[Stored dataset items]
Begin
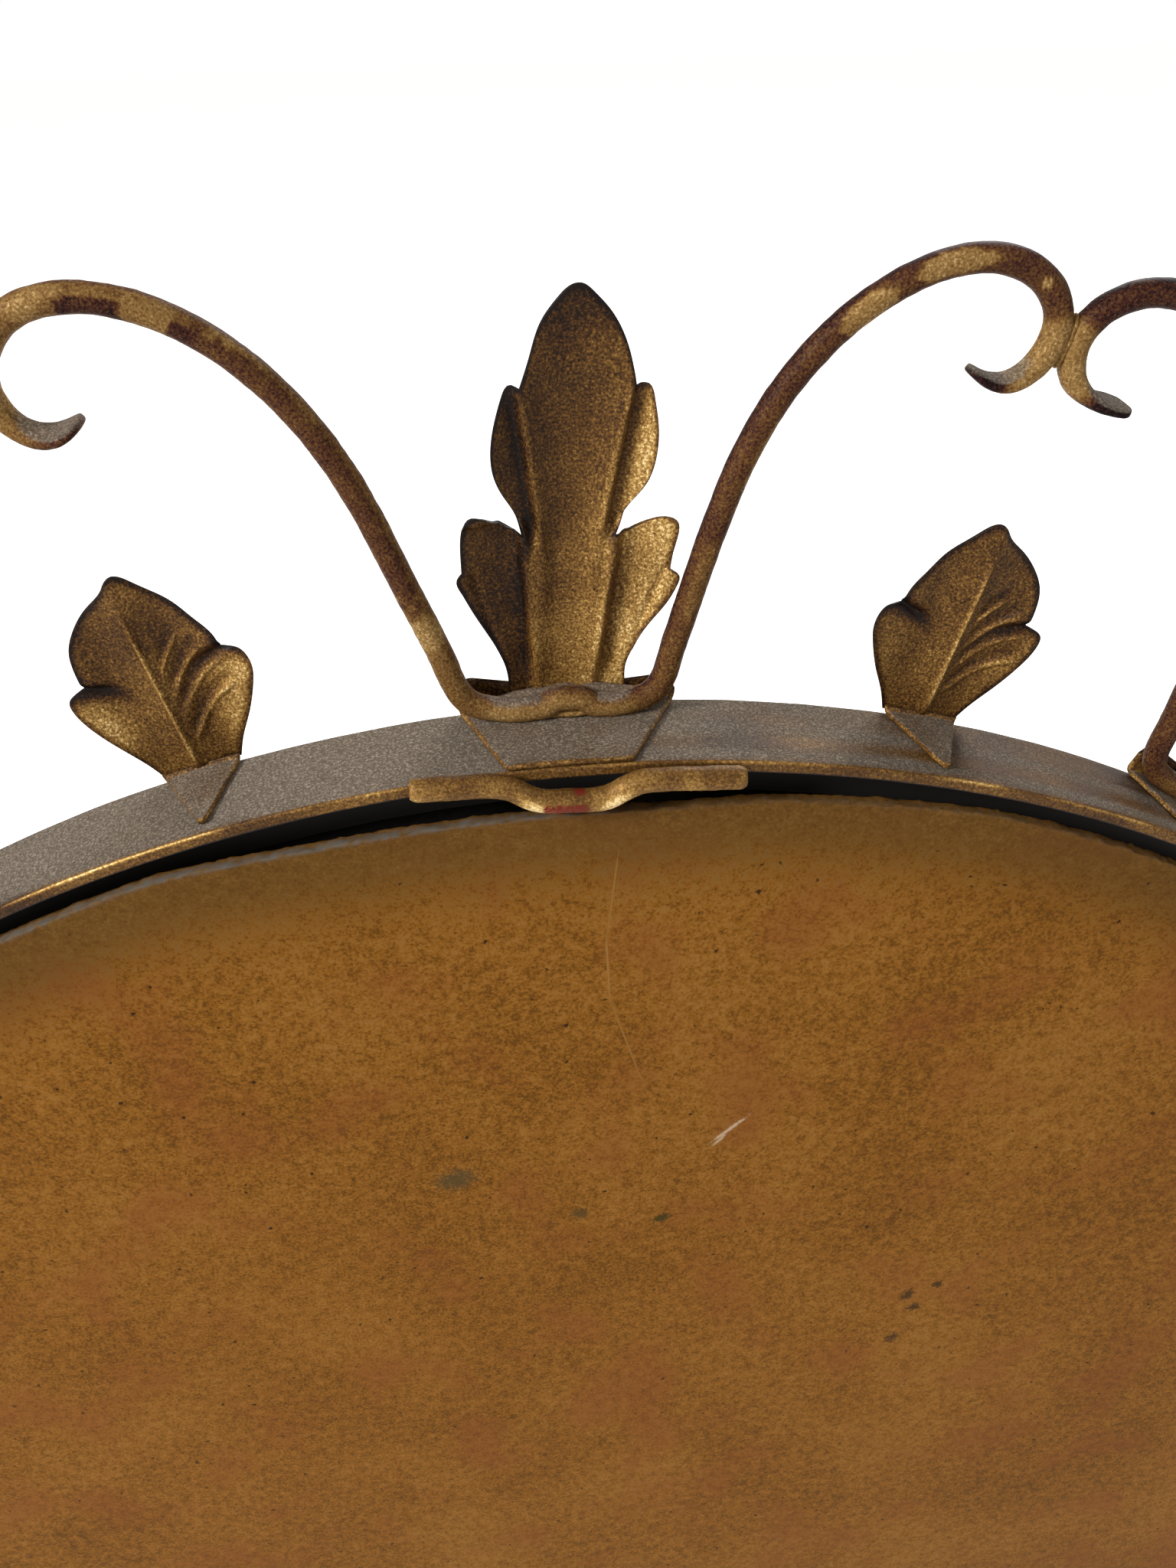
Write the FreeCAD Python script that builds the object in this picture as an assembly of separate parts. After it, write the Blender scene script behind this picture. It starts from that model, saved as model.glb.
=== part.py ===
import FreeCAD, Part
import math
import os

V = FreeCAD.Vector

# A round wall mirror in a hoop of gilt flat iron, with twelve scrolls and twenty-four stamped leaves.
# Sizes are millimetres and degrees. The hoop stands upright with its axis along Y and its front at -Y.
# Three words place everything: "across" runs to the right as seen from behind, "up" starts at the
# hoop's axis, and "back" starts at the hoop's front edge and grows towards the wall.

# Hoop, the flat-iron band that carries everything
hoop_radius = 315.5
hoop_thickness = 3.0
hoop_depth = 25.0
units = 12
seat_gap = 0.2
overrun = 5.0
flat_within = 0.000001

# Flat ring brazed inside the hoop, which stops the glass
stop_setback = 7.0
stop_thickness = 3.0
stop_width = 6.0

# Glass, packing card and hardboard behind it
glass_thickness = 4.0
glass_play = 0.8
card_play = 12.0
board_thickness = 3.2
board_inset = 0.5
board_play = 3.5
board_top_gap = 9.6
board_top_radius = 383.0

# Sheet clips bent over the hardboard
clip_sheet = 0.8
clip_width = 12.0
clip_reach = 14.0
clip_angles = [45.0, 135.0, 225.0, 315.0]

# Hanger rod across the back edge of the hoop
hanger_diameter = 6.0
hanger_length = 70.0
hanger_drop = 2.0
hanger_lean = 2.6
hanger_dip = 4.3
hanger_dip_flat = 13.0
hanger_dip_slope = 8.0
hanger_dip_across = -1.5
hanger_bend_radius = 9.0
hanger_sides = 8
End
Begin
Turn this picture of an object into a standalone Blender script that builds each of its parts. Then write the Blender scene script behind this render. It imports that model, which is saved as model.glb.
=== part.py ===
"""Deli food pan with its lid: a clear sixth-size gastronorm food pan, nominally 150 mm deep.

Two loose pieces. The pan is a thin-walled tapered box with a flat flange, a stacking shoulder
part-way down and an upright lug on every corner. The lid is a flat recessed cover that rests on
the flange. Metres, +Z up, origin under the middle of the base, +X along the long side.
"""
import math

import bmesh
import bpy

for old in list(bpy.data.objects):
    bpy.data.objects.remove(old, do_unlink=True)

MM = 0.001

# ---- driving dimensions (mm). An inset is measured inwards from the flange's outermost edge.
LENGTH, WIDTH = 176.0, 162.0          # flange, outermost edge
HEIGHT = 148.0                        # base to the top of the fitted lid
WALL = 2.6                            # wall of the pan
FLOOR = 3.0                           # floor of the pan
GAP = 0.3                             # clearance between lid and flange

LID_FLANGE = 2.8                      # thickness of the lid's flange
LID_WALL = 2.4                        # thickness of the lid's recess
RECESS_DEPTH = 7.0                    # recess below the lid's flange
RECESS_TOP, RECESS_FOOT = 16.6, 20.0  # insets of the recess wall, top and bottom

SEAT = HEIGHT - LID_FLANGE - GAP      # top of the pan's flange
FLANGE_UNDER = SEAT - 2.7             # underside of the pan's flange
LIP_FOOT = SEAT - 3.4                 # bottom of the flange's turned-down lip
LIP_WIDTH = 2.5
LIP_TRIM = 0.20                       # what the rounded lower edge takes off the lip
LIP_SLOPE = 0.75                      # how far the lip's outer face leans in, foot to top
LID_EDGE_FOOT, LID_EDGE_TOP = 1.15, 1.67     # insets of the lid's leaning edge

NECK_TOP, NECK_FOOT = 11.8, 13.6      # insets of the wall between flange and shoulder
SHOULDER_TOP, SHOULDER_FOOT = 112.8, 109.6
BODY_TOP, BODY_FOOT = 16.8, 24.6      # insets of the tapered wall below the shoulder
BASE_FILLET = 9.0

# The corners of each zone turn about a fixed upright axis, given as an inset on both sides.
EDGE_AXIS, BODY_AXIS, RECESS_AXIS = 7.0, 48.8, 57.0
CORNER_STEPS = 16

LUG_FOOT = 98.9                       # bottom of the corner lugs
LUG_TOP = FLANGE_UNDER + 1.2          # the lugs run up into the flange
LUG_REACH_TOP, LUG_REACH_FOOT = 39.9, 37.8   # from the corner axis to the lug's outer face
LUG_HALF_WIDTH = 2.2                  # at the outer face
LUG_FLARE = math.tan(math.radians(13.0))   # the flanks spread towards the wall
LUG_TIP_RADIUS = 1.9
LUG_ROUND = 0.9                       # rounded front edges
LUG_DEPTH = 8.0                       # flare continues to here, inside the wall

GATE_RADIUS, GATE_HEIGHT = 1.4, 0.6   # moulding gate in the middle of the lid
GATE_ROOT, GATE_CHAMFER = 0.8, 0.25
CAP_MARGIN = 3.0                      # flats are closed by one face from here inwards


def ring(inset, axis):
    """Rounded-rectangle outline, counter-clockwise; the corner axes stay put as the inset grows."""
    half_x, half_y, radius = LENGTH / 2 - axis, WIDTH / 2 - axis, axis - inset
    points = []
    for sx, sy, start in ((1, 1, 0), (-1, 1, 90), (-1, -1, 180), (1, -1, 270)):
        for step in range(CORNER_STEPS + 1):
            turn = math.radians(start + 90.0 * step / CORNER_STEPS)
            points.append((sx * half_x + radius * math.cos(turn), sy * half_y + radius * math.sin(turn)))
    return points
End
### Goal
Everything from the line with "Write the FreeCAD" through the line with "stop_width = 6.0", both ends included, should be repeated exactly; nothing else should appear.

### The solution
Write the FreeCAD Python script that builds the object in this picture as an assembly of separate parts. After it, write the Blender scene script behind this picture. It starts from that model, saved as model.glb.
=== part.py ===
import FreeCAD, Part
import math
import os

V = FreeCAD.Vector

# A round wall mirror in a hoop of gilt flat iron, with twelve scrolls and twenty-four stamped leaves.
# Sizes are millimetres and degrees. The hoop stands upright with its axis along Y and its front at -Y.
# Three words place everything: "across" runs to the right as seen from behind, "up" starts at the
# hoop's axis, and "back" starts at the hoop's front edge and grows towards the wall.

# Hoop, the flat-iron band that carries everything
hoop_radius = 315.5
hoop_thickness = 3.0
hoop_depth = 25.0
units = 12
seat_gap = 0.2
overrun = 5.0
flat_within = 0.000001

# Flat ring brazed inside the hoop, which stops the glass
stop_setback = 7.0
stop_thickness = 3.0
stop_width = 6.0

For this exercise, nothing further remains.